= Intermedia Systems Corporation =

Intermedia Systems Corporation was an American media technology company, co-founded in Cambridge, Massachusetts, in 1969 by Gerd Stern and Michael Callahan. Stern and Callahan had been members of the media art collective USCO in the 1960s when they had lived in Rockland County, New York. Intermedia Systems Corporation produced multimedia art internationally during the 1970s.

==Intermedia Systems Corporation history==
Gerd Stern was offered an Associate in Education faculty position at Harvard University by Harvard professor George Litwin, a former colleague of Timothy Leary's. Stern moved with Michael Callahan to Cambridge, Massachusetts, where they used USCO equipment to begin their own company in cooperation with Litwin and other behavioral scientists affiliated with Harvard Business School. Stern and Callahan co-founded Intermedia Systems Corporation in 1969, the year the company handled some management and administrative details for the Woodstock festival. Intermedia Systems Corporation made pioneering hardware to control multi-channel audiovisual programming, and in the 1970s produced multimedia art internationally.

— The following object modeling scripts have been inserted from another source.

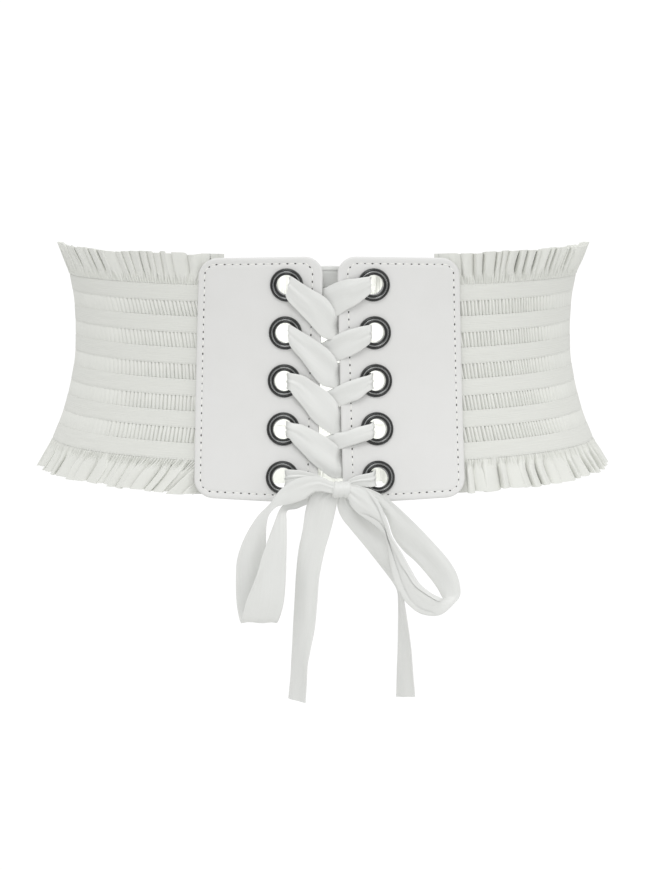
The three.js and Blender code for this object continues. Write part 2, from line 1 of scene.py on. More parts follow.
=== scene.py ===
"""Corset belt with two laced leather fronts and a gathered elastic back, in a pale studio.

Every size is in millimetres until a piece is finished; finished meshes are in metres.
"""

import logging
import math
import random
from dataclasses import dataclass
from enum import Enum
from typing import Callable

import bmesh
import bpy
from mathutils import Matrix, Vector


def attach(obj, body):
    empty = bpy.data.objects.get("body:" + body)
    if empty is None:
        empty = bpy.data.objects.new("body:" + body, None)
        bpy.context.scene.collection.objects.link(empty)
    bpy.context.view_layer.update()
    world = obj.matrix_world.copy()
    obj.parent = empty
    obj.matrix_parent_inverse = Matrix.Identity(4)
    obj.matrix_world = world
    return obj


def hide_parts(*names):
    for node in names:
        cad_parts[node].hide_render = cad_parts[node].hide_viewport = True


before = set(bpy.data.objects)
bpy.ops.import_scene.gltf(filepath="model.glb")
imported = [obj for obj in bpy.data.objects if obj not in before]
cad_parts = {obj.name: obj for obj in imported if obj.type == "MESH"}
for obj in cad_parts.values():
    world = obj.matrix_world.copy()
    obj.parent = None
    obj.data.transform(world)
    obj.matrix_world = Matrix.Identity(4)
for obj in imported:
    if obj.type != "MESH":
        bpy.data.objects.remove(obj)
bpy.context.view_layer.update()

MM = 0.001
BODY = "root"
LOG = logging.getLogger("corset_belt")

# A wave texture of this scale repeats once a metre
METRE_WAVE = 0.314

Edge = tuple[float, float, float]
Colour = tuple[float, float, float, float]


class Side(Enum):
    """Side of the belt as it is seen from the front, with its sign along X."""

    LEFT = -1
    RIGHT = 1

    @property
    def word(self) -> str:
        """Name of the side in the names of pieces."""
        return self.name.lower()


class Slot(Enum):
    """Material slot of the record that a piece takes its finish from."""

    CLOTH = "cloth"
    ELASTIC = "elastic"
    LEATHER = "leather"
    GUNMETAL = "gunmetal"
    SATIN = "satin"


def mix(start: float, end: float, share: float) -> float:
    """Value at a share of the way from start to end."""
    return start + (end - start) * share


def smooth_step(value: float, low: float, high: float) -> float:
    """Smooth rise from 0 at low to 1 at high."""
    share = min(max((value - low) / (high - low), 0.0), 1.0)
    return share * share * (3 - 2 * share)


def through(rows: list[tuple[float, ...]], place: float) -> list[float]:
    """Values on a smooth line through evenly spaced rows.

    Args:
        rows: Rows of numbers that the line passes through.
        place: Row number, with its fraction.

    Returns:
        One value for each column.
    """
    index = min(max(int(place), 0), len(rows) - 2)
    share = place - index
    one, two = rows[index], rows[index + 1]
    before = rows[index - 1] if index > 0 else [2 * a - b for a, b in zip(one, two)]
    after = rows[index + 2] if index + 2 < len(rows) else [2 * b - a for a, b in zip(one, two)]
    return [
        0.5 * (2 * b + (c - a) * share + (2 * a - 5 * b + 4 * c - d) * share**2
               + (3 * b - a - 3 * c + d) * share**3)
        for a, b, c, d in zip(before, one, two, after)
    ]


def looked_up(table: list[tuple[float, float]], place: float) -> float:
    """Value of a table of (place, value) rows, straight between them.

    Args:
        table: Rows of a place and its value, in order.
        place: Place that is looked up.

    Returns:
        The value at the place.
    """
    for (low, start), (high, end) in zip(table, table[1:]):
        if place <= high:
            return mix(start, end, min(max((place - low) / (high - low), 0.0), 1.0))
    return table[-1][1]


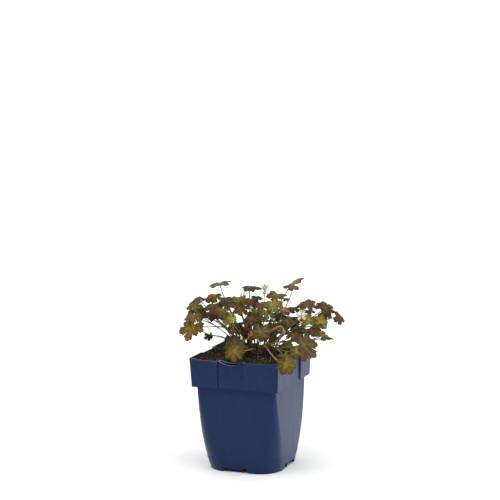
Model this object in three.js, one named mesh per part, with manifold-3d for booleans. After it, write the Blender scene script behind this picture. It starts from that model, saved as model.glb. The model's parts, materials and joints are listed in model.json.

Intermedia Systems Corporation's approach to applied research in the arts was featured in Stewart Kranz’s 1974 anthology, Science and Technology in the Arts. Litwin stated in the book, “We are trying to use mixed media—multimedia technology—to create environments that have particular kinds of psychological effects." Stern explained that the interdisciplinary company conducted experiments, and existed in the space between psychology, business, and art.

In 1974 Stern gave a talk on "the present state of communications systems and some possible directions for evolution," at a conference titled "Educational Communication Centers and the Television Arts." The conference was coordinated by Gerald O'Grady, and held at the State University of New York in Albany. Grady was Director of the Center for Media Study at the State University of New York in Buffalo. In addition to pioneers of public television experiments, other presenters included video artists Steina Vasulka, Woody Vasulka, and Ed Emshwiller, as well as composer Joel Chadabe. There was also a demonstration of one of Experimental Television Center's video synthesizers.

Callahan worked at Harvard University from 1977 until 1994, at the Carpenter Center for Visual Arts. He and his wife Adrienne co-founded Museum Technology Source in 1986. The company, based in Massachusetts, initially made electronic devices that allowed museum patrons to use video and interactive exhibits.